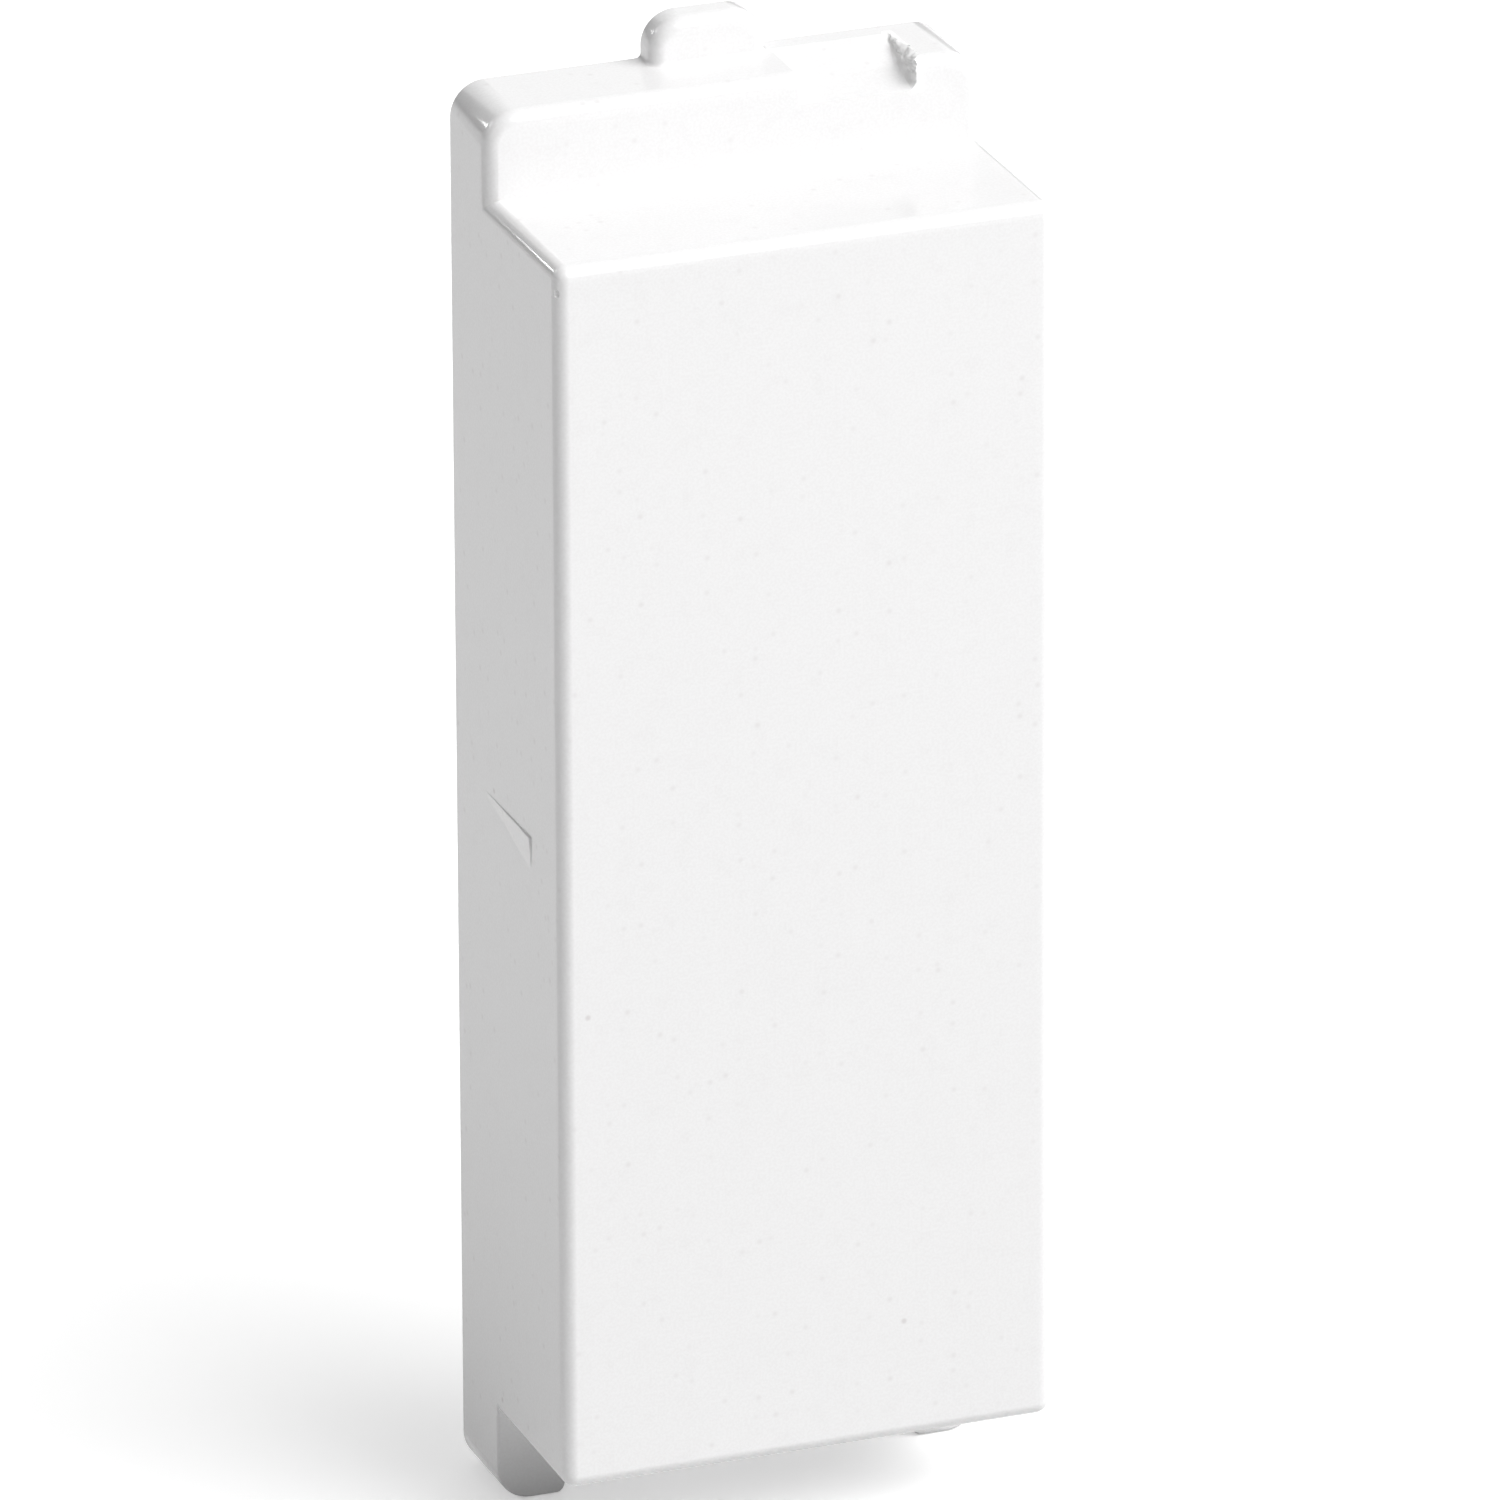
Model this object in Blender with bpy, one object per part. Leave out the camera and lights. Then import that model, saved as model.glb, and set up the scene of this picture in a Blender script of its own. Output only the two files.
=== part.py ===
"""Blank cover plate for one module of a distribution board.

The plate is one moulding: a deep hollow cap that shows through the board's
cut-out, a flange and a tab above it and two feet below it that stay behind
the panel, and a small snap wedge on each side.

+X is to the right as the plate is seen from the front, +Y points into the
board and +Z is up. The origin is on the flange's front face, midway across
the plate and midway up the flat part of that face.
"""

import bpy
import bmesh
from mathutils import Vector

MM = 0.001

# Cap, which fills the cut-out
CAP_WIDTH = 18.0 * MM
CAP_HEIGHT = 45.0 * MM
CAP_PROJECTION = 6.9 * MM
WALL = 1.3 * MM
EDGE_RADIUS = 0.5 * MM
INNER_RADIUS = 0.4 * MM

# Flange behind the panel, above the cap
FLANGE_RISE = 3.1 * MM
FLANGE_DEPTH = 3.6 * MM
FLANGE_CORNER_RADIUS = 1.25 * MM

# Tab on the flange
TAB_WIDTH = 4.2 * MM
TAB_RISE = 1.65 * MM
TAB_THICKNESS = 1.2 * MM
TAB_CORNER_RADIUS = 1.2 * MM

# Sloping cut in the flange's top front edge, to the right of the tab
SLOPE_START = 2.3 * MM
SLOPE_WIDTH = 4.3 * MM
SLOPE_RUN = 2.8 * MM
SLOPE_DROP = 1.1 * MM

# Feet behind the panel, below the cap
FOOT_WIDTH = 2.5 * MM
FOOT_DROP = 3.35 * MM
FOOT_CORNER_RADIUS = 1.25 * MM
FOOT_INNER_RADIUS = 0.6 * MM

# Snap wedge on each side of the cap
WEDGE_LENGTH = 5.2 * MM
WEDGE_HEIGHT = 1.25 * MM
WEDGE_RELIEF = 0.25 * MM
WEDGE_SETBACK = 2.9 * MM
WEDGE_TOP_ABOVE_SILL = 23.3 * MM
WEDGE_EDGE_RADIUS = 0.06 * MM

# How far the wedges are rooted in the side walls, and how far cutters reach past a face
WEDGE_ROOT = 0.6 * MM
CUTTER_REACH = 1.0 * MM

CORNER_SEGMENTS = 8
EDGE_SEGMENTS = 5
SMALL_SEGMENTS = 3

# Levels and planes that the sizes above fix
HALF_WIDTH = 0.5 * CAP_WIDTH
BACK_Y = FLANGE_DEPTH
FRONT_Y = -CAP_PROJECTION
LEDGE_Z = -0.5 * (FLANGE_RISE - EDGE_RADIUS)
SILL_Z = LEDGE_Z - CAP_HEIGHT
FLANGE_TOP_Z = LEDGE_Z + FLANGE_RISE
TAB_TOP_Z = FLANGE_TOP_Z + TAB_RISE
TAB_FRONT_Y = BACK_Y - TAB_THICKNESS
FOOT_BOTTOM_Z = SILL_Z - FOOT_DROP

PLASTIC_WHITE = (0.86, 0.86, 0.86, 1.0)
NEAR = 1e-6
FLAT_ANGLE = 0.001


def clear_scene():
    """Remove every object that the scene holds."""
    for item in list(bpy.data.objects):
        bpy.data.objects.remove(item, do_unlink=True)


def make_collection(name):
    """Return a new collection that is linked to the scene."""
    collection = bpy.data.collections.new(name)
    bpy.context.scene.collection.children.link(collection)
    return collection


def make_plastic():
    """Return the glossy white moulded plastic."""
    material = bpy.data.materials.new("white_plastic")
    material.use_nodes = True
    shader = material.node_tree.nodes["Principled BSDF"]
    shader.inputs["Base Color"].default_value = PLASTIC_WHITE
    shader.inputs["Roughness"].default_value = 0.22
    shader.inputs["Metallic"].default_value = 0.0
    return material


def object_from_bmesh(shape, name, collection):
    """Turn a bmesh into an object with outward faces and free the bmesh."""
    bmesh.ops.recalc_face_normals(shape, faces=shape.faces)
    mesh = bpy.data.meshes.new(name)
    shape.to_mesh(mesh)
    shape.free()
    item = bpy.data.objects.new(name, mesh)
    collection.objects.link(item)
    return item


def make_prism(profile, left, right):
    """Return a bmesh prism: a profile of (y, z) points drawn along X."""
    shape = bmesh.new()
    corners = [shape.verts.new((left, y, z)) for y, z in profile]
    face = shape.faces.new(corners)
    drawn = bmesh.ops.extrude_face_region(shape, geom=[face])
    moved = [part for part in drawn["geom"] if isinstance(part, bmesh.types.BMVert)]
    bmesh.ops.translate(shape, vec=(right - left, 0, 0), verts=moved)
    bmesh.ops.recalc_face_normals(shape, faces=shape.faces)
    return shape


def at(value, target):
    """Tell whether two lengths are the same."""
    return abs(value - target) < NEAR


def runs_along(edge, axis):
    """Tell whether an edge is parallel to an axis, 0 for X, 1 for Y or 2 for Z."""
    start, end = (vertex.co for vertex in edge.verts)
    return all(at(start[i], end[i]) for i in range(3) if i != axis)


def lies_in(edge, axis, place):
    """Tell whether both ends of an edge lie in the plane at a place on an axis."""
    return all(at(vertex.co[axis], place) for vertex in edge.verts)


def round_edges(shape, chosen, radius, segments):
    """Round the edges for which chosen(edge) is true."""
    edges = [edge for edge in shape.edges if chosen(edge)]
    bmesh.ops.bevel(shape, geom=edges, offset=radius, offset_type="OFFSET", segments=segments,
                    profile=0.5, affect="EDGES", clamp_overlap=True, material=-1)


def combine(target, tool, operation):
    """Join a tool to the target, or cut it away, with an exact Boolean modifier."""
    modifier = target.modifiers.new(f"{operation.lower()}_{tool.name}", "BOOLEAN")
    modifier.operation = operation
    modifier.solver = "EXACT"
    modifier.object = tool
    tool.hide_render = True
    tool.display_type = "WIRE"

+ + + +

→ **Stated goal**
Identify lines with the string "part". Copy each one.

→ **Completed task**
Model this object in Blender with bpy, one object per part. Leave out the camera and lights. Then import that model, saved as model.glb, and set up the scene of this picture in a Blender script of its own. Output only the two files.
=== part.py ===
the plate and midway up the flat part of that face.
    moved = [part for part in drawn["geom"] if isinstance(part, bmesh.types.BMVert)]